In Little Women, a mother and four sisters are isolated in a small New England town, dreaming their dreams despite an absent father and poverty that contrasts with the better off characters around them. Actually, Alcott’s family was fairly famous (though comparatively poor). Her father, Bronson Alcott, began and ran a well-known school, and was associated with the liberal thinkers known as Transcendentalists. He took particular pride in educating his daughters, and among Louisa May’s personal teachers were Emerson, Thoreau and Hawthorne. Their presence made Concord (and her own house) a magnet for reporters and tourists, which she herself noted in a satiric newspaper account.

She had strong and accomplished women models as well, including her own mother, an activist for womens’ voting rights and abolition of slavery. Perhaps the most brilliant and independent women of the era, Margaret Fuller, taught for awhile at her father’s school.

But when the publisher of her romance novels (much like Jo’s in Little Women) requested something in another genre—an uplifting book for girls—Louisa May Alcott concentrated a story that transcended its time and place, and elevated creativity from Puritan disrepute to a natural element in moral development. In some of the many stage, screen, etc. versions since, bits of her background were added back. A little got into the 2005 Broadway musical version, currently performed by the Humboldt Light Opera at the College of the Redwoods.

Even more than the novel, the musical emphasizes the quest of second-oldest daughter Jo March to become a writer. Some of her swashbuckling fantasies are acted out on stage (with spirited performances, particularly by Coral Bourne), but her success comes from writing the home truths, and by her devotion to others. Essie Bertain as Jo capably unites the show, maturing before our eyes from the petulant bravado of adolescence to a centered young woman.
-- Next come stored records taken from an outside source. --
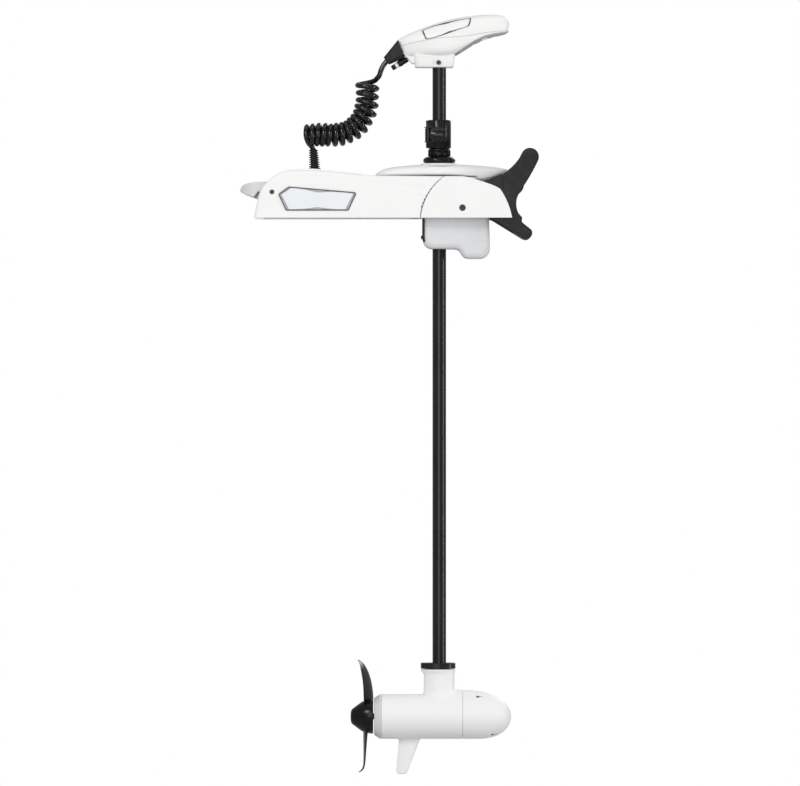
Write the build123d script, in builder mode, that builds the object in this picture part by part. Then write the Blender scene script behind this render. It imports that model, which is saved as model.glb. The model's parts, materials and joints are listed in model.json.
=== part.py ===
"""Bow-mount electric-steer trolling motor, millimetres, +Z up, +X outboard over the bow.

The origin is the centre of the deck bolt pattern on the underside of the base rail.
Starboard is -Y and port is +Y. Each piece is one STEP file in parts/.
"""
from build123d import *
from math import pi, radians, tan
import os

os.makedirs("parts", exist_ok=True)

# ---- Driving dimensions ------------------------------------------------------------------
RUNNING = 0.06          # radial clearance of a running fit
GAP = 0.5               # space between pieces that move past each other
WALL = 3.0              # moulded cover wall

SHAFT_X = 219.0         # shaft axis
SHAFT_R = 14.3
SHAFT_TOP = 328.0
SHAFT_BOTTOM = -960.0

PIVOT_X, PIVOT_Z = 105.0, 53.0      # tilt axis of the steering unit
PEDAL_X, PEDAL_Z = -131.0, 53.6     # release pedal axis

PLATE_IN = 54.0         # inner face of the side plates, from the centre plane
PLATE_T = 4.0
PLATE_OUT = PLATE_IN + PLATE_T
COVER_OUT = 85.0        # outer face of the side covers
END_OUT = 87.0          # outer face of the end covers
RAMP_IN, RAMP_OUT = 60.0, 80.0      # faces of the motor ramps
RAMP_SLOT = 19.0        # half width of the slot between the ramps' wings
BASE_T = 4.0
BOLT_DX, BOLT_DY = 200.0, 80.0      # deck bolt pattern
BOLT_R = 3.5

CASE_HALF = 48.0        # half width of the steering case
CASE_X0 = 184.0         # inboard face of the steering case
CASE_TOP = 87.0
SLEEVE_R = 20.0
GEAR_MODULE = 1.5
GEAR_TEETH, PINION_TEETH = 38, 18
PINION_X = SHAFT_X + GEAR_MODULE * (GEAR_TEETH + PINION_TEETH) / 2

COLLAR_Z = 116.0        # underside of the depth collar flange
HEAD_Z = 316.5          # underside of the control head
POD_Z = -1045.6         # propeller axis
POD_R = 46.5
POD_X0, POD_X1 = 97.0, 267.5
PROP_R = 117.0


def save(builder, name):
    """Label a finished piece and write it as its own STEP file."""
    builder.part.label = name
    export_step(builder.part, f"parts/{name}.step")


def save_pair(builder, name):
    """Write a starboard piece and its port mirror image."""
    save(builder, f"{name}_starboard")
    with BuildPart() as port:
        mirror(builder.part, about=Plane.XZ)
    save(port, f"{name}_port")


def side_plane(y):
    """Sketch plane facing starboard, at a distance from the centre plane; its axes are X and Z."""
    return Plane.XZ.offset(y)


# ---- Deck mount --------------------------------------------------------------------------
with BuildPart() as base_rail:
    with BuildSketch(Plane.XY):
        with Locations((5, 0)):
            Rectangle(310, 2 * PLATE_IN)
        with GridLocations(BOLT_DX, BOLT_DY, 2, 2):
            Circle(BOLT_R, mode=Mode.SUBTRACT)
        SlotOverall(120, 34, mode=Mode.SUBTRACT)
    extrude(amount=BASE_T)
    with BuildSketch(Plane.XY.offset(BASE_T)):
        with Locations((5, PLATE_IN - 2), (5, 2 - PLATE_IN)):
            Rectangle(310, 4)
    extrude(amount=14)
save(base_rail, "base_rail")

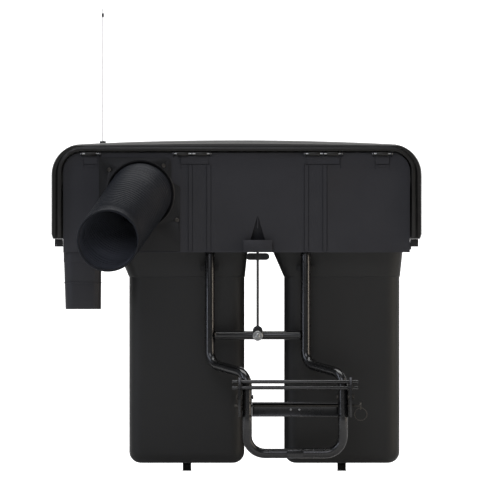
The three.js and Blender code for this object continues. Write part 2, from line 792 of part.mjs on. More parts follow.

The script dramatizes the novel’s most cherished moments, but with so many characters, the other players must make the best use of their brief time on stage. Shaelan Salas is sweet and then steady as the eldest daughter, Meg. As Amy (the youngest), Rachael Fales breaks through with her energy and commitment. Jessica Malone is so perfectly pretty and angelic as Beth, that even if you didn’t know the story and only the conventions of melodrama, you’d be sure she’s doomed. But she’s affecting anyway, with an especially attractive voice. Her duets with Bill Ryder (as the wealthy Mr. Lawrence) and especially her second act duet with Bertain felt to me like the show’s most emotionally effective moments. The final Bertain-Sharkey duet was another high point.

Tyler Rich (Laurie), Tandy Floyd (Marmee), Valerie Bourne (Aunt March) and especially Kevin Sharkey as Professor Bhaer played their important supporting roles well. Since this is an HLO production, directed by Carol McWhorter Ryder, with musical direction (and piano accompaniment) by Sharon Welton, the singing is superior.

Some of the songs are charming, some are Broadway- bombastic, and with so many characters and so much to do (and sing about), plus frequent clamorous scene changes (though the crew was very efficient), the play feels choppy, without dramatic momentum. The costumes, designed by Kevin Sharkey, are dazzling, though I’m not sure how well they support the impression of poverty.

With comic moments in the mix, Little Women is reasonably entertaining for those not already devoted to the story. I can’t speak for devotees—mostly what I recall from watching the 1949 movie on TV with my sisters was getting a little buzz from June Allyson. But maybe all that devotees need to know is that the characters are more contemporary interpretations but still the same March girls, and their favorite scenes are given life, ready to evoke memories and tantalize another generation.

Little Women concludes its run this Fridays and Saturdays at 7:30 in the CR Forum Theatre.